Important Note
The following problems are drawn from the textbook ‘Modern Data Science with R’.
Make the Connection
Here we make the connection with the airlines database in Rstudio
con <- dbConnect(RMySQL::MySQL(),
dbname = "airlines",
host = "scidb.smith.edu",
user = "mth292",
password = "RememberPi")use airlines;Here we see the different tables within the airlines database.
dbListTables(con)## [1] "airports" "carriers" "flights" "planes" "summary" "weather"
describe airports;| Field | Type | Null | Key | Default | Extra |
|---|---|---|---|---|---|
| faa | varchar(3) | NO | PRI | ||
| name | varchar(255) | YES | NA | ||
| lat | decimal(10,7) | YES | NA | ||
| lon | decimal(10,7) | YES | NA | ||
| alt | int(11) | YES | NA | ||
| tz | smallint(4) | YES | NA | ||
| dst | char(1) | YES | NA | ||
| city | varchar(255) | YES | NA | ||
| country | varchar(255) | YES | NA |
describe carriers| Field | Type | Null | Key | Default | Extra |
|---|---|---|---|---|---|
| carrier | varchar(7) | NO | PRI | ||
| name | varchar(255) | NO |
Practice query to make sure connection is up and running.
SELECT origin AS Origin, sum(air_time) AS Total_Time
FROM flights
WHERE year = 2013 AND Month = 6 AND DAY = 20
GROUP BY Origin| Origin | Total_Time |
|---|---|
| ABE | 674 |
| ABI | 264 |
| ABQ | 8732 |
| ABR | 83 |
| ABY | 100 |
| ACK | 104 |
| ACT | 127 |
| ACV | 509 |
| ADK | 146 |
| ADQ | 81 |
Problem 1
How many domestic flights flew into Dallas-Fort Worth on May 14, 1998?
The first five problems are pretty straightforward, so I’ll just let the code do the talking:
SELECT sum(1) As Total
FROM flights
WHERE dest = "DFW" AND year = 1998 AND month = 5 AND day = 14| Total |
|---|
| 678 |
Problem 2
Find all flights between JFK and SFO in 1994. How many were cancelled?
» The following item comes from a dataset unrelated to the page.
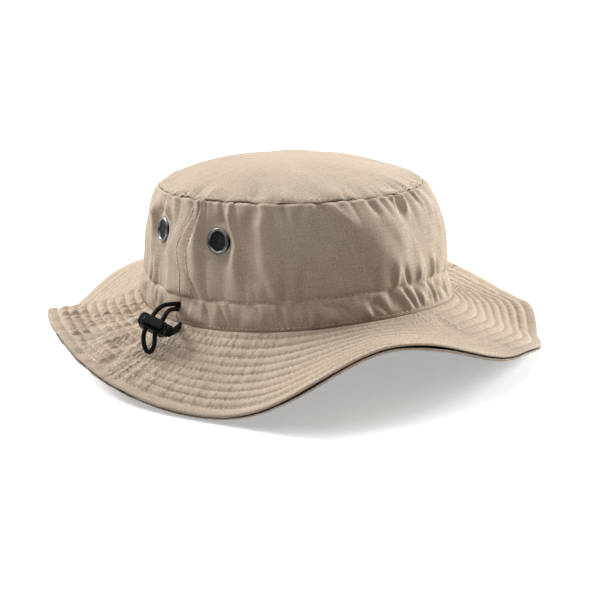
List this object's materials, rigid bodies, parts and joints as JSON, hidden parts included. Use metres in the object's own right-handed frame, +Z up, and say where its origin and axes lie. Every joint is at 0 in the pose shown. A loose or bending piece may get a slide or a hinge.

What percentage of the total number of flights were cancelled?
SELECT sum(1) as TotalFlights,sum(cancelled) as TotalCancelled, sum(cancelled) / sum(1) *100 as PercentageCancelled
FROM flights
WHERE origin = "JFK" AND dest = "SFO" AND year = 1994| TotalFlights | TotalCancelled | PercentageCancelled |
|---|---|---|
| 4849 | 84 | 1.7323 |
Problem 3
Of all the destinations from Chicago O’Hare (ORD), which were the most common in 1997?
SELECT dest as Destination, sum(1) as n
FROM flights
WHERE year = 1997 AND origin = "ORD"
GROUP BY dest
ORDER BY n desc
LIMIT 5| Destination | n |
|---|---|
| MSP | 13364 |
| LAX | 12743 |
| EWR | 12227 |
| DFW | 11446 |
| LGA | 11433 |
Problem 4
Which airport had the highest average arrival delay time in 2008?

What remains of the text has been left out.